Gradually, the international community began to hear our cries. Both street-level movements like ours as well as figures of international renown like Sharanksy and Yosef Mendelevitch — another prominent refusenik who also spoke at the Freedom Sunday rally — helped build momentum toward a robust international movement to liberate Soviet Jewry. The American-Jewish community and others began publicizing the names of refuseniks they demanded be freed, putting international pressure on the Soviets, and secret dispatches from Voice of America and Radio Free Europe informed us that our pressure campaign was working.
After five years of wrangling with bureaucrats, demonstrating, filling out paperwork, and endlessly waiting, my family and I were granted the right to emigrate to the United States. It had taken five years. We packed our things and headed for our new home, arriving by way of Boston in November of 1987. We quickly linked up with some other refuseniks we had known who had arrived in America before us, and we began hearing word of a rally in Washington. We resolved that one of our first acts on American soil would be to attend it.
Seeing Sharansky, Mendelevitch, the Vice President of the United States and so many others speak was a surreal and deeply moving experience. What had mere months earlier seemed like an impossible dream was now a reality, and here we were — a quarter of a million strong — celebrating the victories of those of us who had been lucky enough to emigrate, even as we resolved to continue fighting for those still left behind. As Sharansky said from the stage that day, “It is our struggle which can make the Soviet Union willing to open the gates.”
Since that day, I have remained in my adoptive home of Washington, D.C. In 2003, I opened the Shalom School in Rockville, Maryland, which educates the children and grandchildren of Russian-Jewish emigres. We started with just a few dozen pupils in our opening semester, including my own grandchildren, and have operated continuously since then, with ever-growing participation from the local Russian-Jewish community and, since 2009, with funding from Genesis Philanthropy Group, which supports programs like ours worldwide. For a generation of children of Russian-Jewish emigres who may feel estranged from their Jewish heritage and culture, the school offers vital support.
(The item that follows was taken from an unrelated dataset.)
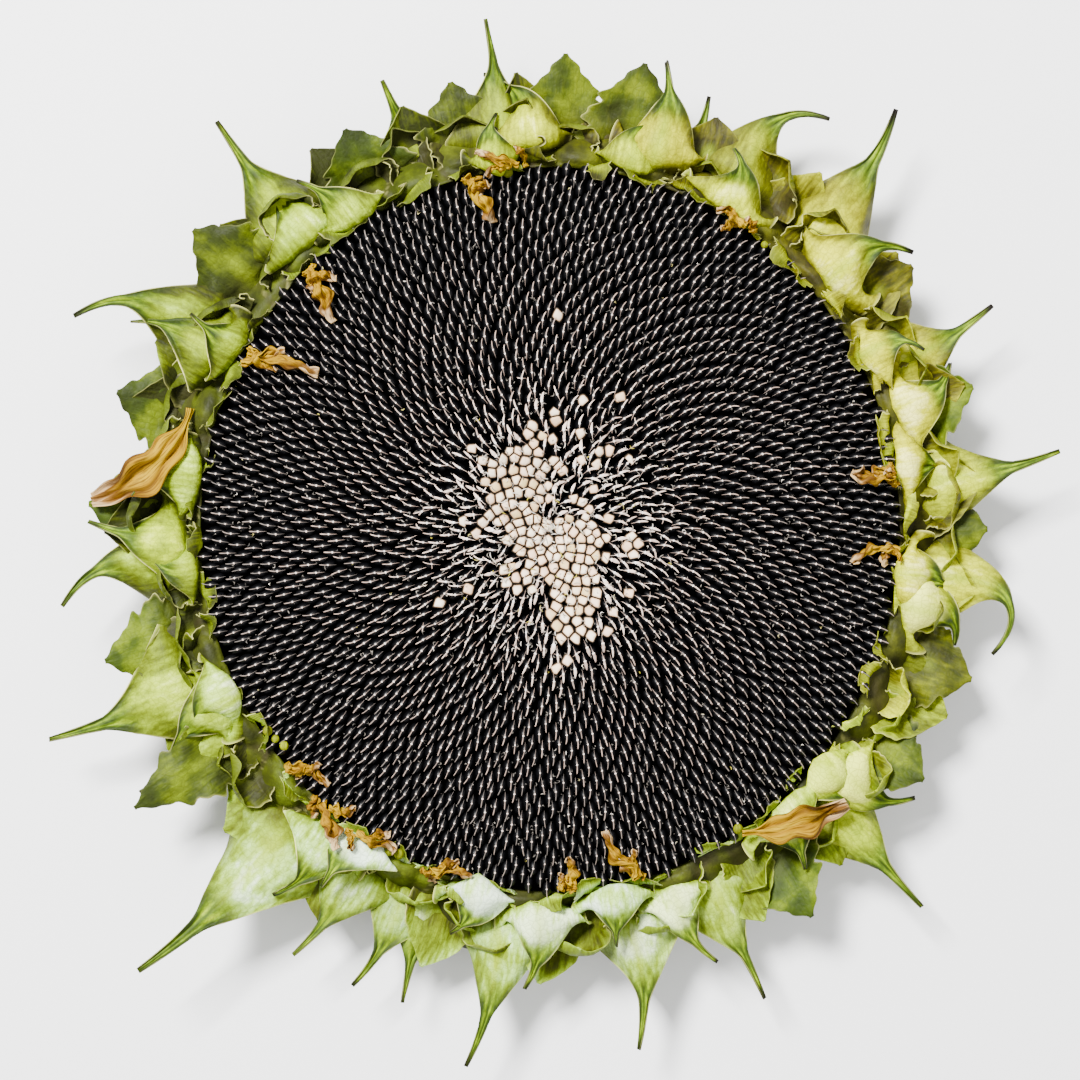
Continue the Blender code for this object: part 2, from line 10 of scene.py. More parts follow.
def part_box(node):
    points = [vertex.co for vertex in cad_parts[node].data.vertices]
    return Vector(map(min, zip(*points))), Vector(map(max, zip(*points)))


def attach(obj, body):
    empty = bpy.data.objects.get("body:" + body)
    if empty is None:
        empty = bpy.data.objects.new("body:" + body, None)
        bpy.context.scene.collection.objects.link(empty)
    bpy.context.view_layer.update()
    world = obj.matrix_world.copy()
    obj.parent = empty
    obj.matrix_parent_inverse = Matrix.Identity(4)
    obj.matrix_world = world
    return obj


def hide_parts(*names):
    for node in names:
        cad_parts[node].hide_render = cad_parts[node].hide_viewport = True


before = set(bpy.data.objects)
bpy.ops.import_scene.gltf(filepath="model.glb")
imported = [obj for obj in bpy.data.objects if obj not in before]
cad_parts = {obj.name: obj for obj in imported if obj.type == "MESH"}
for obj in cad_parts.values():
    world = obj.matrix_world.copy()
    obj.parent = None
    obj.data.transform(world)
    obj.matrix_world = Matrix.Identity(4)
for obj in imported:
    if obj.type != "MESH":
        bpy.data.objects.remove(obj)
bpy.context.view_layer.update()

On December 6 of each year — the anniversary of the Freedom Sunday rally — I reflect back on what it means for these students to be able to live freely as Americans, as Russian emigres and as Jews. And I reflect on all the sacrifice it took, from refuseniks like myself and others, to make it all possible.
Ella Kagan is a former refusenik and founder of the Shalom School in Rockville, MD, which she still helps lead today.